8. Enfin, à la supposer soulevée, l'exception d'illégalité de l'arrêté du 11 mai 2020 nommant M. B... au double poste de responsable d'unités, lequel constituerait selon lui une sanction déguisée prononcée dans le contexte de harcèlement moral dont il aurait été la victime, est inopérante, dès lors que l'arrêté en litige n'a pas été pris en application de cette décision qui ne lui a pas non plus servi de fondement.
9. En dernier lieu, il ne ressort pas des pièces du dossier que, compte tenu des critères objectifs retenus par le président du conseil départemental pour fixer le montant de l'IFSE au bénéfice de M. B..., énoncés au point 6, que l'arrêté en litige ait été pris dans l'intention de lui infliger une sanction ou s'insèrerait dans une série d'agissements de harcèlement moral le concernant. M. B... n'est donc pas fondé à soutenir que la mesure en litige constitue une sanction déguisée, qu'elle aurait dû en conséquence être motivée et qu'elle est entachée d'erreur de droit et de détournement de pouvoir. Il suit de là également qu'il y a lieu d'écarter le moyen tiré de l'insuffisante motivation de cette décision, par adoption du motif retenu à bon droit par le tribunal au point 2 de son jugement.
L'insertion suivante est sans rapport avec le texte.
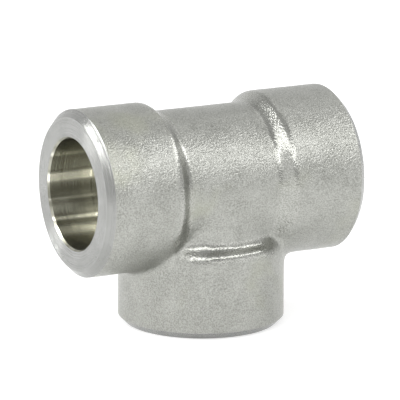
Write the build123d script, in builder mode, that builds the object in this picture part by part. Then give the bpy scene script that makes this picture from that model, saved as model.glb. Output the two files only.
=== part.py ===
"""Forged socket weld tee for half inch (DN 15) pipe: three equal ends, one solid, in millimetres."""

import os

from build123d import *

# The pipe and its fit in the sockets
pipe_diameter = 21.3
pipe_clearance = 0.3

# Lengths along each arm, counted from the point where the three axes cross
centre_to_stop = 19.0
socket_depth = 9.5
collar_length = 15.8
shoulder_length = 3.1

# Bores and walls
flow_diameter = 11.8
collar_wall = 5.65
body_wall = 8.7
branch_step = 0.1

# Forged radii
crotch_radius = 2.5
shoulder_root_radius = 3.0
shoulder_edge_radius = 2.0

# Machined edges
end_chamfer = 1.4
mouth_chamfer = 0.4
stop_corner_chamfer = 0.4
flow_chamfer = 0.3

# Worked out from the sizes above
centre_to_end = centre_to_stop + socket_depth
shoulder_edge = centre_to_end - collar_length
shoulder_root = shoulder_edge - shoulder_length
flow_radius = flow_diameter / 2
socket_radius = pipe_diameter / 2 + pipe_clearance
collar_radius = socket_radius + collar_wall
run_radius = flow_radius + body_wall
branch_radius = run_radius - branch_step

# Each arm lies along its own plane's X axis, and the part stands on the end of the branch
centre = (0, 0, centre_to_end)
left_port = Plane(centre, x_dir=(-1, 0, 0), z_dir=(0, -1, 0))
right_port = Plane(centre, x_dir=(1, 0, 0), z_dir=(0, -1, 0))
branch_port = Plane(centre, x_dir=(0, 0, -1), z_dir=(0, -1, 0))
ports = (left_port, right_port, branch_port)

with BuildPart() as tee_body:
    # The forging: body, sloped shoulder and collar of each arm, turned about the arm's axis
    for port, body_radius in zip(ports, (run_radius, run_radius, branch_radius)):
        with BuildSketch(port) as arm_section:
            with BuildLine():
                Polyline(
                    (0, 0),
                    (0, body_radius),
                    (shoulder_root, body_radius),
                    (shoulder_edge, collar_radius),
                    (centre_to_end, collar_radius),
                    (centre_to_end, 0),
                    close=True,
                )
            make_face()
            root_corner = arm_section.vertices().sort_by_distance((shoulder_root, body_radius))[0]
            fillet(root_corner, shoulder_root_radius)
            edge_corner = arm_section.vertices().sort_by_distance((shoulder_edge, collar_radius))[0]
            fillet(edge_corner, shoulder_edge_radius)
        revolve(axis=Axis(port.origin, port.x_dir))

    # The crotch: the branch was joined last, so its new edges are the crease where the arms meet
    fillet(tee_body.edges(Select.NEW), crotch_radius)

    # The machining: flow bore, pipe stop and socket of each arm, bored about the arm's axis
    for port in ports:
        with BuildSketch(port) as bore_section:
            with BuildLine():
                Polyline(
                    (0, 0),
                    (0, flow_radius),
                    (centre_to_stop, flow_radius),
                    (centre_to_stop, socket_radius),
                    (centre_to_end - mouth_chamfer, socket_radius),
                    (centre_to_end, socket_radius + mouth_chamfer),
                    (centre_to_end, 0),
                    close=True,
                )
            make_face()
            stop_corner = bore_section.vertices().sort_by_distance((centre_to_stop, socket_radius))[0]
            chamfer(stop_corner, stop_corner_chamfer)
            flow_corner = bore_section.vertices().sort_by_distance((centre_to_stop, flow_radius))[0]
            chamfer(flow_corner, flow_chamfer)
        port_axis = Axis(port.origin, port.x_dir)
        revolve(axis=port_axis, mode=Mode.SUBTRACT)
        end_face = tee_body.faces().sort_by(port_axis)[-1]
        chamfer(end_face.outer_wire().edges(), end_chamfer)

os.makedirs("parts", exist_ok=True)
tee_body.part.label = "tee_body"
export_step(tee_body.part, "parts/tee_body.step")
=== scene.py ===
"""Scene of a forged socket weld tee: blasted skin, turned ends and bored sockets on a pale floor."""

import logging
import math
from dataclasses import dataclass
from enum import Enum
from typing import Iterable, Optional, Union

import bpy
from mathutils import Matrix, Vector

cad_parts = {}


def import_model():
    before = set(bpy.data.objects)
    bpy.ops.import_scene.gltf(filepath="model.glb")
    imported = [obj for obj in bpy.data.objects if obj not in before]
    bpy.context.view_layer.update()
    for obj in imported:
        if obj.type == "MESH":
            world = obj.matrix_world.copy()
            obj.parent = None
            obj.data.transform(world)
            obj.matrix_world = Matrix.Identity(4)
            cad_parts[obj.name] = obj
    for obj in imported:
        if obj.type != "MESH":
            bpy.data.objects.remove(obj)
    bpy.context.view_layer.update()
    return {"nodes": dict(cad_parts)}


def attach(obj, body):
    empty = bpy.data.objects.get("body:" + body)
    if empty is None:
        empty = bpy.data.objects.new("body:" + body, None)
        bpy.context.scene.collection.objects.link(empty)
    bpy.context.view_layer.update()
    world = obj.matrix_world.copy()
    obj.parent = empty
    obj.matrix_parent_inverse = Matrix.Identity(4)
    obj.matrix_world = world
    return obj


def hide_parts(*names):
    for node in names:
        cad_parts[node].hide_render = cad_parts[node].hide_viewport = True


LOG = logging.getLogger("tee")
MM = 0.001
WHITE = (1.0, 1.0, 1.0)

# The tee stands on its branch's end, so an arm's length is also the height at which the axes cross
CENTRE_TO_END = 28.5
CROSSING = CENTRE_TO_END * MM

Value = Union["Signal", int, float]
Plug = Union[int, str]
Colour = tuple[float, float, float]
Span = tuple[float, float]
Station = tuple[float, float]
Corner = tuple[float, float, float]


class Way(Enum):
    """Axis that a turned solid lies along."""

    RUN = "run"
    BRANCH = "branch"


def waves(size: float) -> float:
    """Returns how many waves of a size in millimetres fill a metre."""
    return 1.0 / (size * MM)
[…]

10. Il résulte de tout ce qui précède que M. B... n'est pas fondé à soutenir que c'est à tort que, par le jugement attaqué, le tribunal administratif de Marseille a rejeté sa demande.
Sur les frais liés au litige :
11. Les dispositions de l'article L. 761-1 du code de justice administrative font obstacle à ce qu'une somme soit mise à la charge du département des Alpes-de-Haute-Provence, qui n'est pas la partie perdante dans la présente instance, au titre des frais exposés par M. B... et non compris dans les dépens. Dans les circonstances de l'espèce, il n'y a pas lieu de faire droit aux conclusions du département tendant à l'application de ces dispositions.
DECIDE :
Article 1er : La requête de M. B... est rejetée.
Article 2 : Les conclusions du département des Alpes-de-Haute-Provence tendant à l'application de l'article L. 761-1 du code de justice administrative sont rejetées.
Article 3 : Le présent arrêt sera notifié à M. A... B... et au département des Alpes-de-Haute-Provence.
Délibéré après l'audience du 19 novembre 2024, où siégeaient :
- M. Marcovici, président,
- M. Revert, président assesseur,
- M. Martin, premier conseiller.
Rendu public par mise à disposition au greffe le 3 décembre 2024.